The fiscal benefits of microlearning make it a much more profitable option for businesses, no matter their size.

Implementing Microlearning Training Programs

Implementing microlearning programs can be challenging until training teams become accustomed to the nuances of this style.

Here are three steps that teams can follow when creating microlearning modules.

1. Determine Learning Goals

The content of any micro training session needs to be grounded in the goals of the organization. These are some key questions to ask:

  • What is the primary topic that the videos will focus on?
  • What additional or supplementary information is required?
  • Is this a learning topic to increase employee knowledge?
  • Is the goal to improve the skills of trainees?
  • Or is the goal to impart technical knowledge or training?

Most of these questions can be answered by surveying employees and asking them what skills gaps exist for them, and which areas the company needs to improve.

Get buy-in from managers as to the direction of the learning topics—they will have a better idea of the overall team goals.

This is also the stage at which platforms need to be determined—will mobile-friendly websites need to be designed? What about an app?
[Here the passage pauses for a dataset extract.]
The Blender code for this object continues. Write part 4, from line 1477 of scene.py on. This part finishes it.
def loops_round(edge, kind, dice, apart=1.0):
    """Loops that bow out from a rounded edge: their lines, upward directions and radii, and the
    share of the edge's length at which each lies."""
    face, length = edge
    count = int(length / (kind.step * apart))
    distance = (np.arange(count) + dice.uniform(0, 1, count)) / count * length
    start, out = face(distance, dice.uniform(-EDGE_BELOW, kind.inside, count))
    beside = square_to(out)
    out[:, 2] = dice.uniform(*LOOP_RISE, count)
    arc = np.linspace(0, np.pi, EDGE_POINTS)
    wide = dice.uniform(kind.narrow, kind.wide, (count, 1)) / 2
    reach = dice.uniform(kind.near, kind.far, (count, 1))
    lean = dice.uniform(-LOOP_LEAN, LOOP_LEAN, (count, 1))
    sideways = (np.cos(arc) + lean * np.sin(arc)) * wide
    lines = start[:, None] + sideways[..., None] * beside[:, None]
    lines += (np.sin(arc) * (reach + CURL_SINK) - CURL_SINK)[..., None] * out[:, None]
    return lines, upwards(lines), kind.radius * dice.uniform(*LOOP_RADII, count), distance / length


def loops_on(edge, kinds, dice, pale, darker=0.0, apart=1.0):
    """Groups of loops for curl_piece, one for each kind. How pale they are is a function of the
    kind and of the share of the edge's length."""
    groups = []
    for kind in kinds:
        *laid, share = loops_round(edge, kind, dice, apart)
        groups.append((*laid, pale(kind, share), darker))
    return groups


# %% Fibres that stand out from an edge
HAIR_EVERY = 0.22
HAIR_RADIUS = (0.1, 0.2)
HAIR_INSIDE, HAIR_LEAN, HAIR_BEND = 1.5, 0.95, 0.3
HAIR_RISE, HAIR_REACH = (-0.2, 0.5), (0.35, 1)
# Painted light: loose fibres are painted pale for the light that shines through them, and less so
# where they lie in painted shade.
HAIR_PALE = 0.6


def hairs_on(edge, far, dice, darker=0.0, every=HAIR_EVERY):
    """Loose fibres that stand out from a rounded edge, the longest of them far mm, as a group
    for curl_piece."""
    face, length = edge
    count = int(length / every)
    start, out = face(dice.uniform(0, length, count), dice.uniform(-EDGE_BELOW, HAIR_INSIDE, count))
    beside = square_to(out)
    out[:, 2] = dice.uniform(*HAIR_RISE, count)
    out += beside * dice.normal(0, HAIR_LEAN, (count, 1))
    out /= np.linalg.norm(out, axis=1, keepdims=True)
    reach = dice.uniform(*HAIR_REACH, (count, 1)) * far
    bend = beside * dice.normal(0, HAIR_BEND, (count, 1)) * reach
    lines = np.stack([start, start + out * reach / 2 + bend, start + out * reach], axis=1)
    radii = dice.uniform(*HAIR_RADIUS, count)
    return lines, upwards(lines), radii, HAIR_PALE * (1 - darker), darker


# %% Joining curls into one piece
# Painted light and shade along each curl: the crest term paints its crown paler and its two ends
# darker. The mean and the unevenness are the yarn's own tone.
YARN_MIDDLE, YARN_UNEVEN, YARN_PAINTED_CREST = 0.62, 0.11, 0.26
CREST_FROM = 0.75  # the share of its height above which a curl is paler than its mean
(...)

Or will the lessons be hosted on YouTube?

Trainers also need to determine whether the microlearning modules will be accompanied by macro learning sessions.

The learning goals set will help all the other pieces of the program fall into place.
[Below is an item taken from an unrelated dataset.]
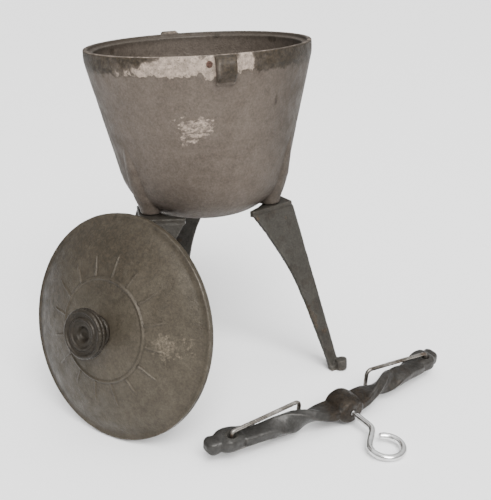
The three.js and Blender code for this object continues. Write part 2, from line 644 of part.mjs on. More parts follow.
// eye screw: straight shank, a short kink, then an open ring
function eyeScrewPoints() {
  const pts = [
    V3(0, 0, TIP_AT), V3(0, 0, 0), V3(0, 0, EYE_AT - 28), V3(-0.7, 0, EYE_AT - 23.6),
    V3(-3.4, 0, EYE_AT - 19.8), V3(-8.2, 0, EYE_AT - 15.8), V3(-13.2, 0, EYE_AT - 11.8),
  ];
  const n = 26;
  for (let k = 0; k <= n; k += 1) {
    const a = rad(lerp(212, -70, k / n));
    pts.push(V3(EYE_SIDE + EYE_R * Math.cos(a), 0, EYE_AT + EYE_R * Math.sin(a)));
  }
  return pts;
}
const eyeModel = wire(eyeScrewPoints(), SCREW_BAR_R, 12);
piece('eye_screw', tf(eyeModel, clampM), 0xc9c9c6, 0.3, 1.0);

// ----------------------------------------------- origin at the bottom centre
const box3 = new THREE.Box3().setFromObject(group);
const shift = [-(box3.min.x + box3.max.x) / 2, -(box3.min.y + box3.max.y) / 2, -box3.min.z];
group.children.forEach((mesh) => mesh.geometry.translate(...shift));
group.userData.shift = shift;

export default group;
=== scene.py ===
"""Footed cast-iron pot with a clamp-down lid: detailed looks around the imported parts.

Lengths below are in millimetres round the pot's own axis and are moved into the
row frame by to_frame(). The lid, the clamp and their small parts are built in
their own flat frames and then placed.
"""

import json
import math

import bpy
import numpy as np
from mathutils import Matrix, Vector


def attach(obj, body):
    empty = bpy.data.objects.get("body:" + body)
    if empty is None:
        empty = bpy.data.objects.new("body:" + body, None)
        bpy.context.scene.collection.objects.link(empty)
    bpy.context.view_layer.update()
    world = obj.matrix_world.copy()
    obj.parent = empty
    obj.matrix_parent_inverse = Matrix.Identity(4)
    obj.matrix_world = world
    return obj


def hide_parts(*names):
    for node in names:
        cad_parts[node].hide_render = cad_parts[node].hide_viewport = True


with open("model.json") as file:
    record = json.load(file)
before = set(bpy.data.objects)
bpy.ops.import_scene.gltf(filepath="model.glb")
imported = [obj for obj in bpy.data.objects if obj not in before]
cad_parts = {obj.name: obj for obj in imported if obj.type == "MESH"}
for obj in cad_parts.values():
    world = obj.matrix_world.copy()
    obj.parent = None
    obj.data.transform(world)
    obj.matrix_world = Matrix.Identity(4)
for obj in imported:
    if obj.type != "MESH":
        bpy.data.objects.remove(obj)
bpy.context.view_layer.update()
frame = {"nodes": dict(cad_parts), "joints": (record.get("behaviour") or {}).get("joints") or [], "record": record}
record = frame["record"]

# ------------------------------------------------------------------ placement
openings = {o["name"]: o["box_m"] for o in record["physics"]["openings"]}
mouth = openings["pot_mouth_middle"]
SHIFT = np.array([
    (mouth[0][0] + mouth[1][0]) * 500.0,
    (mouth[0][1] + mouth[1][1]) * 500.0,
    0.0,
])
joints = {j["name"]: j for j in frame["joints"]}
CLAMP_AT = np.array(joints["eye_turn"]["pos_m"], float) * 1000 - SHIFT
CZ = np.array(joints["eye_turn"]["axis"], float)
CZ /= np.linalg.norm(CZ)
CY = np.array(joints["bail_left_swing"]["axis"], float)
CY /= np.linalg.norm(CY)
CU = np.cross(CY, CZ)
CU /= np.linalg.norm(CU)

RIM_Z, RIM_R, SEAT_R, SEAT_DEPTH, BORE_R = 302.0, 100.0, 95.4, 3.0, 91.6
POT_OUTER = [
    (0, 148), (16, 148.4), (31, 150.6), (45, 155), (57, 162), (66, 170), (72, 179), (76.4, 190.5), (81, 210),
    (85.5, 230), (90.1, 250), (94.8, 270), (98.2, 285), (99.6, 291), (99.95, 295),
]
POT_INNER = [
    (91.6, 284), (90.1, 271), (85.2, 250), (80.4, 230), (75.8, 210), (71.2, 191), (66.8, 181.5), (61.4, 174.6),
    (53, 167.2), (42.5, 160.4), (30, 156), (16, 153.9), (0, 153.5),
]
LEG_ANGLES = [-22, -142, 109]
BOSS_TURN, BOSS_R, BOSS_RAD, BOSS_Z = -1.5, 61.5, 9.5, 160.0
LUGS = [(-78, 301.1), (105.5, 304.3)]

LID_R, LID_EDGE, LID_WALL = 93.5, 5.0, 5.0
LID_CENTRE = np.array([-78, -128.2, 91.9])
LID_AZ, LID_TILT = math.radians(-37.8), math.radians(13.4)
LID_N = np.array([math.cos(LID_TILT) * math.sin(LID_AZ), -math.cos(LID_TILT) * math.cos(LID_AZ), math.sin(LID_TILT)])
LID_X = np.cross([0, 0, 1.0], LID_N)
LID_X /= np.linalg.norm(LID_X)
LID_Y = np.cross(LID_N, LID_X)
DOME = [(0, 22.6), (10, 22.4), (20, 21.5), (30, 20.1), (40, 18.3), (50, 15.9), (60, 13.0), (70, 9.6), (78, 6.4), (84, 3.2), (87.5, 1.2), (90, 0.5)]
RING_R, RIBS, RIB_IN, RIB_OUT = 42.0, 16, 43.6, 61.0
KNOB_FACE, KNOB_BASE = 42.6, 22.9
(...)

2. Use Visuals for Microlearning

Visuals can have a positive impact on training retention. There are numerous kinds of visuals to include in a training session.

Infographics are powerful visuals that combine text, data, imagery, and illustrations to create comprehensive and memorable stories. They are an essential part of any training exercise.

There are several online tools to create infographics and trainers can also create infographics in PowerPoint, like the example below.

Source: Venngage

Videos are an excellent way to share these modules. Keep the length of videos to five minutes, at the most, to make the most of the benefits of microlearning.

By using visuals, businesses can make their training modules easier to absorb and recall.

3. Track and Improve

All training techniques need to be measured so that organizations can learn which areas require improvement.

Set up a system to track the success of the microlearning sessions by using the below guidelines:

  • Ask employees for feedback on the videos
  • Track how many employees participated in the sessions
  • Was there a dropping-off point for the modules?
  • Which learning platforms did employees access the modules on?
  • What was the completion rate for the entire course?
  • Has there been on-the-job improvement related to the learning modules?

Measuring how the microlearning videos were received and used will make it easier to create better programs in the future.

Key Takeaways: Microlearning Makes Learning Retention More Effective

There is so much work-related content that employees have to parse through—adding content in the guise of eLearning can feel like a burden.

Businesses would benefit from implementing microlearning programs that contain bite-sized lengths of information, in other words, microlearning.

This also helps employees retain the knowledge they have learned for longer periods of time, making the process more efficient in the long-term.